RECORDS SHOWN:
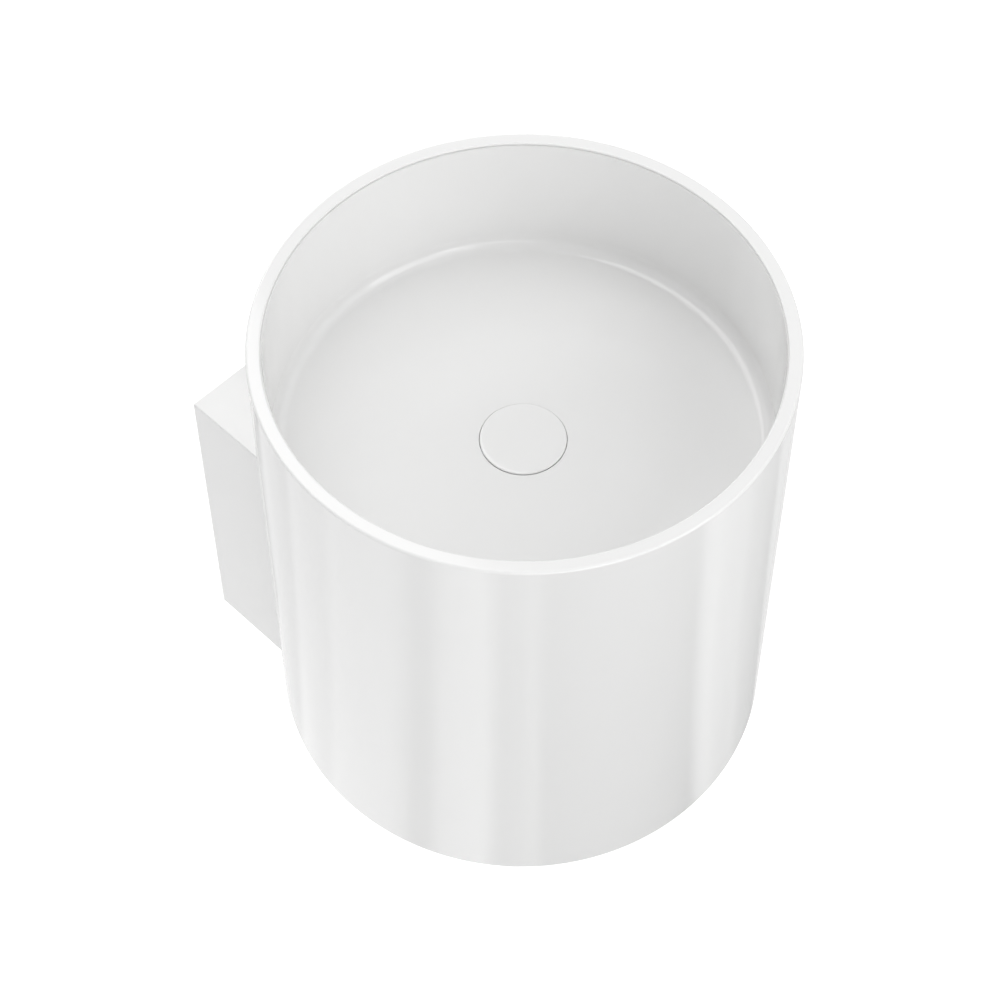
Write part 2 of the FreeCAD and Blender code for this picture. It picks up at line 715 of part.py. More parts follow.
def plug_insert():
    """The plug under the cap, grooved for the ring seal and bored for the stem."""
    groove_low = "seal_middle - seal_section / 2 - groove_play"
    groove_high = "seal_middle + seal_section / 2 + groove_play"
    bore = "stem_radius + thread_gap"
    keep(
        "plug_insert",
        on_drum_axis(
            "insert",
            [
                (bore, "insert_under"),
                ("insert_radius", "insert_under"),
                ("insert_radius", groove_low),
                ("groove_radius", groove_low),
                ("groove_radius", groove_high),
                ("insert_radius", groove_high),
                ("insert_radius", "cap_under"),
                (bore, "cap_under"),
            ],
        ),
    )


def plug_seal():
    """The round rubber ring that closes the throat."""
    seal = doc.addObject("Part::Torus", "seal_ring")
    bind(seal, Radius1="seal_outside - seal_section / 2", Radius2="seal_section / 2")
    keep("plug_seal", place(seal, into="drum_axis", up="seal_middle"))


def plunger_stem():
    """The stem that the cap screws onto, with the collar that the spring pushes."""
    collar = "cartridge_bore - stem_fit"
    keep(
        "plunger_stem",
        on_drum_axis(
            "stem",
            [
                ("0", "collar_under"),
                (collar, "collar_under"),
                (collar, "collar_top"),
                ("stem_radius", "collar_top"),
                ("stem_radius", "cap_under - stem_sink"),
                ("0", "cap_under - stem_sink"),
            ],
        ),
    )


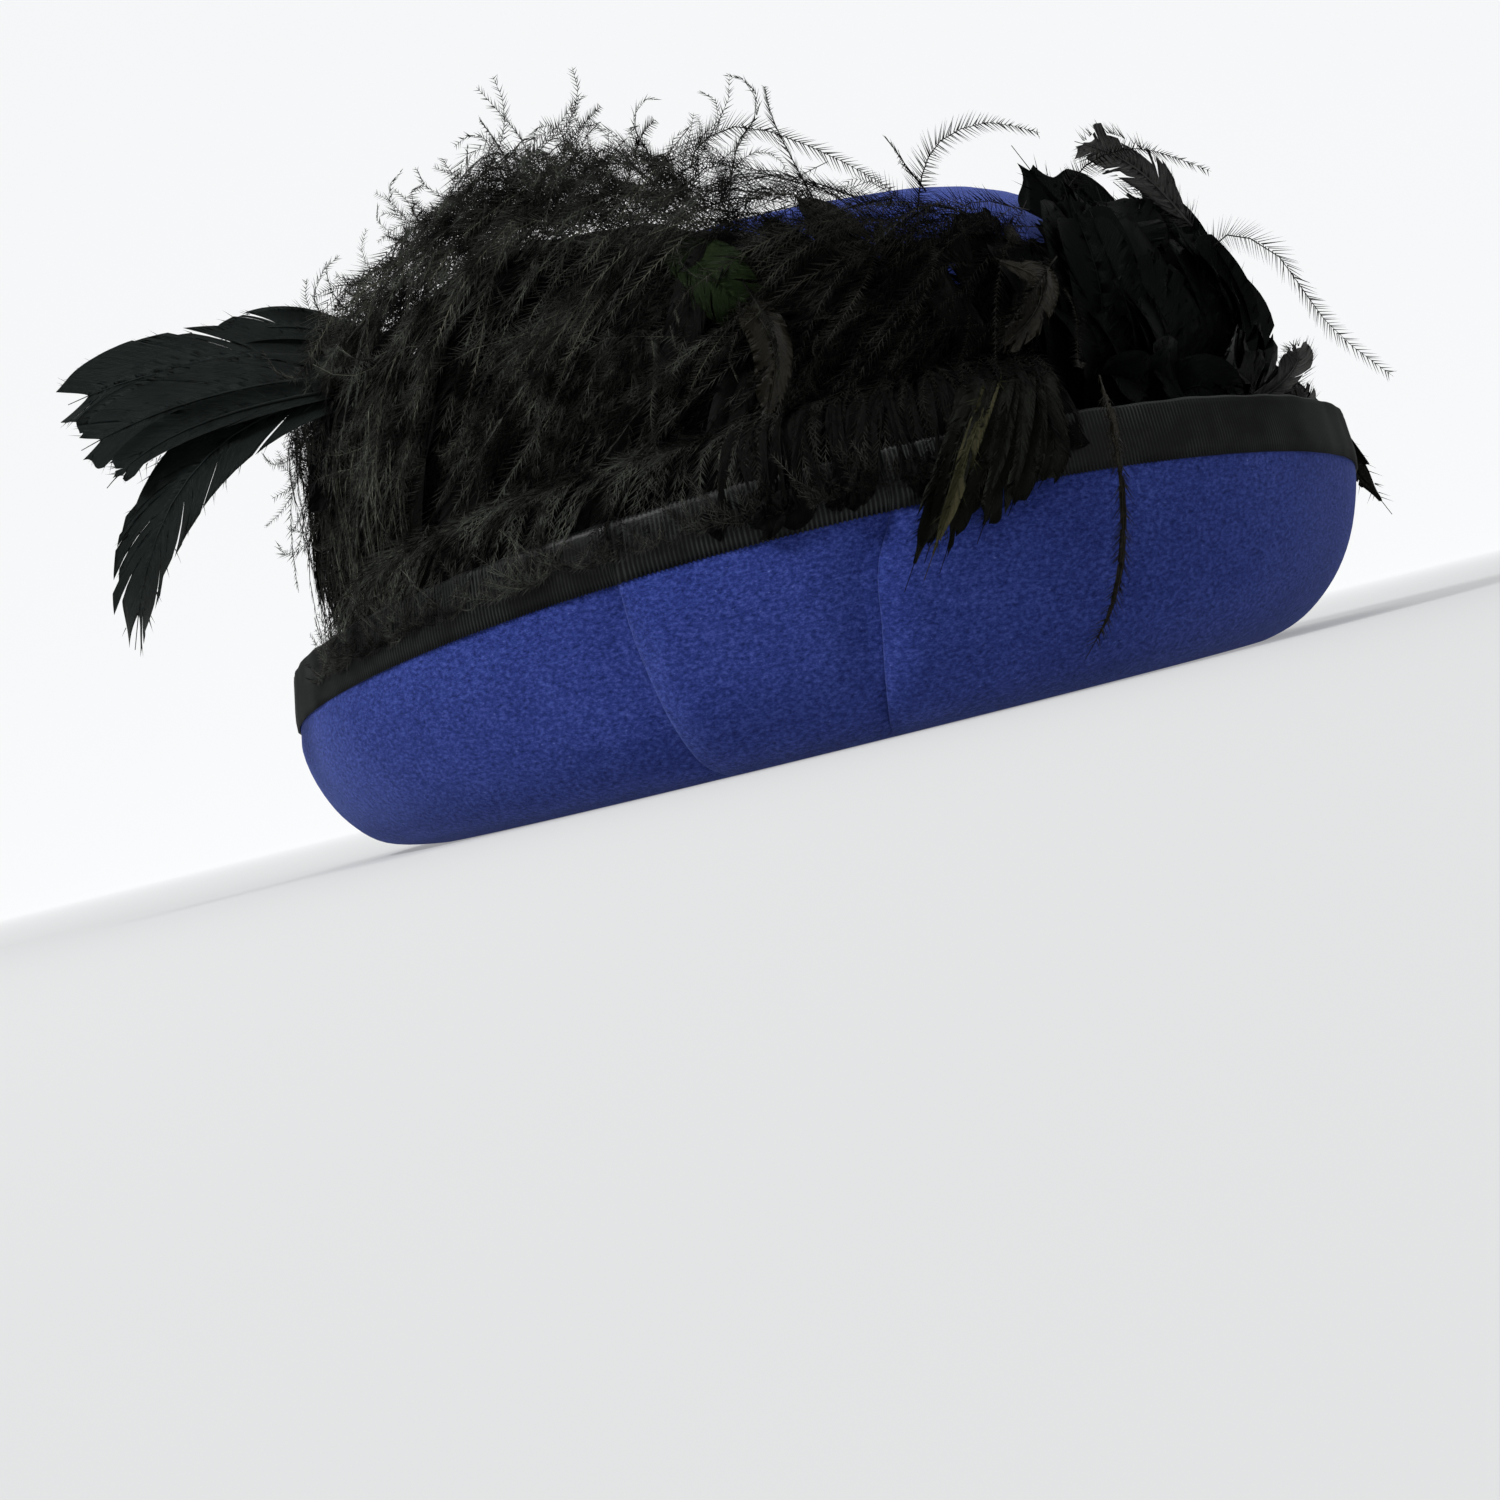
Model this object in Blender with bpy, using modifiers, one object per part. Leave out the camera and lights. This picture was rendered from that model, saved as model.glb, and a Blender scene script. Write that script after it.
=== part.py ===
"""Felt hat with a domed crown, a deep turned-up brim, a ribbon-bound edge and a feather trim.

Metres, +Z up. The wearer looks along -Y, so the wearer's right side, which carries the tucks, is -X.
The origin is the middle of the head opening, on the plane that the brim rests on.
Angles in the tables are degrees round the hat: 0 left side, 90 back, 180 right side, 270 front.
"""
import math
from collections import namedtuple

import bmesh
import bpy
from mathutils import Vector

MM = 0.001

# Driving sizes: the head's in millimetres, as in the tables, and the rest in metres
HEAD_LENGTH = 200
HEAD_WIDTH = 165
HEAD_HALF_SIZES = (HEAD_WIDTH / 2, HEAD_LENGTH / 2, HEAD_LENGTH / 2)
HEAD_LINE = 31
COLLAR_HEIGHT = 11
CROWN_EDGE = 33 * MM
CROWN_SHOULDER = 110 * MM
CROWN_TOP = 165 * MM
CROWN_FLARE = 3.2 * MM
DOME_SQUARENESS = 3.75
RIM_AT_ENDS = 59 * MM
RIM_AT_SIDES = 76 * MM
FELT = 2.5 * MM
SEAM_GAP = 0.3 * MM
RIBBON = 1.0 * MM
RIBBON_GAP = 0.4 * MM
RIBBON_INNER_GAP = 0.6 * MM
COLUMNS = 60
STEP = 2 * math.pi / COLUMNS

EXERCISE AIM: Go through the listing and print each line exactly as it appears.

WRITTEN RESPONSE:
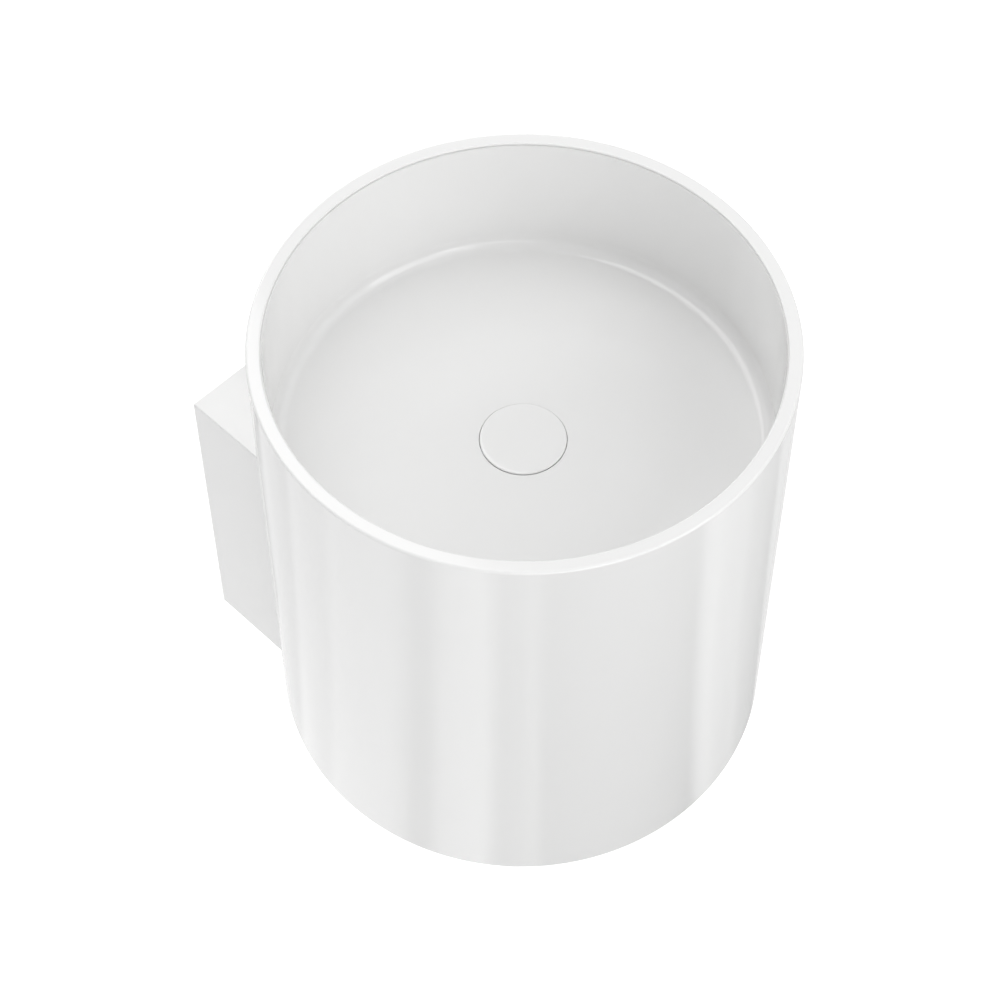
Write part 2 of the FreeCAD and Blender code for this picture. It picks up at line 715 of part.py. More parts follow.
def plug_insert():
    """The plug under the cap, grooved for the ring seal and bored for the stem."""
    groove_low = "seal_middle - seal_section / 2 - groove_play"
    groove_high = "seal_middle + seal_section / 2 + groove_play"
    bore = "stem_radius + thread_gap"
    keep(
        "plug_insert",
        on_drum_axis(
            "insert",
            [
                (bore, "insert_under"),
                ("insert_radius", "insert_under"),
                ("insert_radius", groove_low),
                ("groove_radius", groove_low),
                ("groove_radius", groove_high),
                ("insert_radius", groove_high),
                ("insert_radius", "cap_under"),
                (bore, "cap_under"),
            ],
        ),
    )


def plug_seal():
    """The round rubber ring that closes the throat."""
    seal = doc.addObject("Part::Torus", "seal_ring")
    bind(seal, Radius1="seal_outside - seal_section / 2", Radius2="seal_section / 2")
    keep("plug_seal", place(seal, into="drum_axis", up="seal_middle"))


def plunger_stem():
    """The stem that the cap screws onto, with the collar that the spring pushes."""
    collar = "cartridge_bore - stem_fit"
    keep(
        "plunger_stem",
        on_drum_axis(
            "stem",
            [
                ("0", "collar_under"),
                (collar, "collar_under"),
                (collar, "collar_top"),
                ("stem_radius", "collar_top"),
                ("stem_radius", "cap_under - stem_sink"),
                ("0", "cap_under - stem_sink"),
            ],
        ),
    )


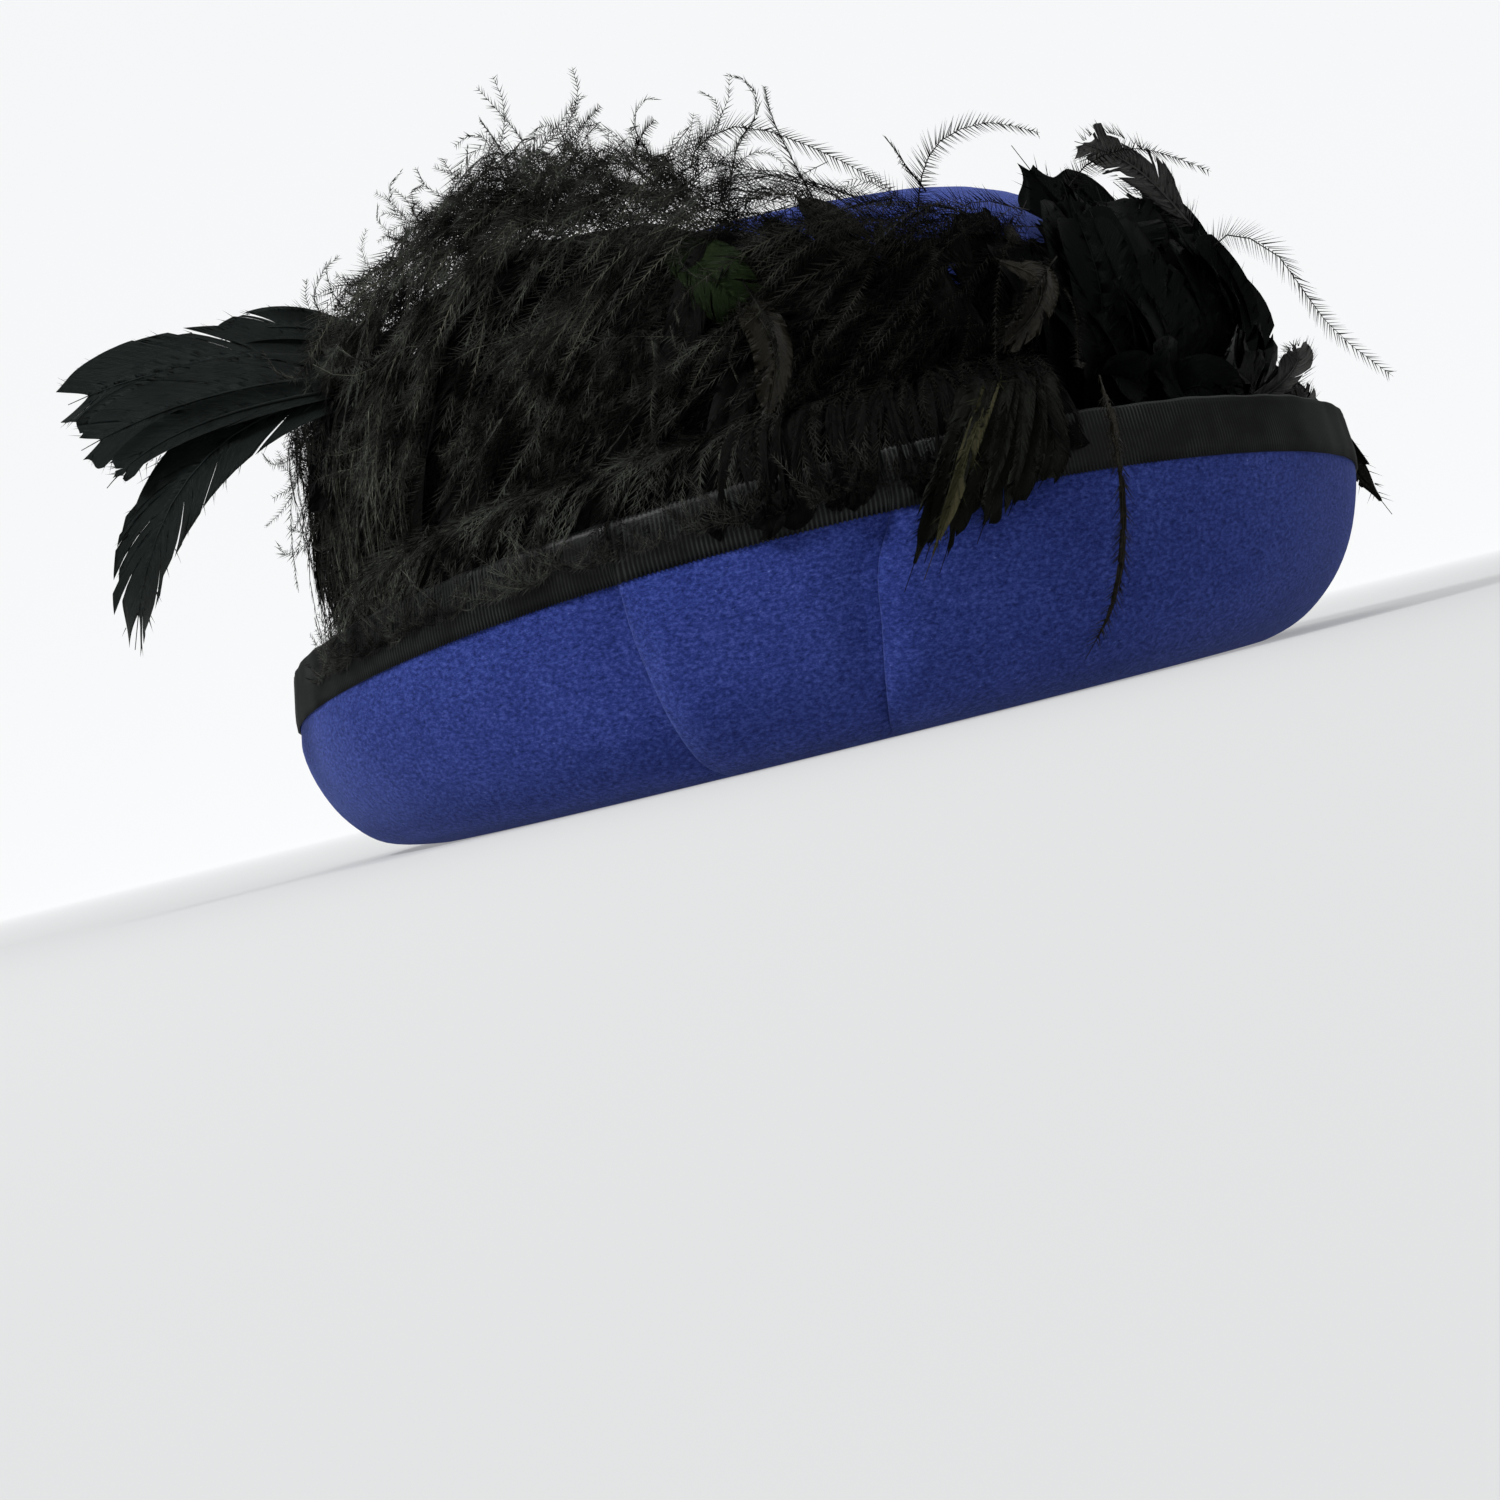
Model this object in Blender with bpy, using modifiers, one object per part. Leave out the camera and lights. This picture was rendered from that model, saved as model.glb, and a Blender scene script. Write that script after it.
=== part.py ===
"""Felt hat with a domed crown, a deep turned-up brim, a ribbon-bound edge and a feather trim.

Metres, +Z up. The wearer looks along -Y, so the wearer's right side, which carries the tucks, is -X.
The origin is the middle of the head opening, on the plane that the brim rests on.
Angles in the tables are degrees round the hat: 0 left side, 90 back, 180 right side, 270 front.
"""
import math
from collections import namedtuple

import bmesh
import bpy
from mathutils import Vector

MM = 0.001

# Driving sizes: the head's in millimetres, as in the tables, and the rest in metres
HEAD_LENGTH = 200
HEAD_WIDTH = 165
HEAD_HALF_SIZES = (HEAD_WIDTH / 2, HEAD_LENGTH / 2, HEAD_LENGTH / 2)
HEAD_LINE = 31
COLLAR_HEIGHT = 11
CROWN_EDGE = 33 * MM
CROWN_SHOULDER = 110 * MM
CROWN_TOP = 165 * MM
CROWN_FLARE = 3.2 * MM
DOME_SQUARENESS = 3.75
RIM_AT_ENDS = 59 * MM
RIM_AT_SIDES = 76 * MM
FELT = 2.5 * MM
SEAM_GAP = 0.3 * MM
RIBBON = 1.0 * MM
RIBBON_GAP = 0.4 * MM
RIBBON_INNER_GAP = 0.6 * MM
COLUMNS = 60
STEP = 2 * math.pi / COLUMNS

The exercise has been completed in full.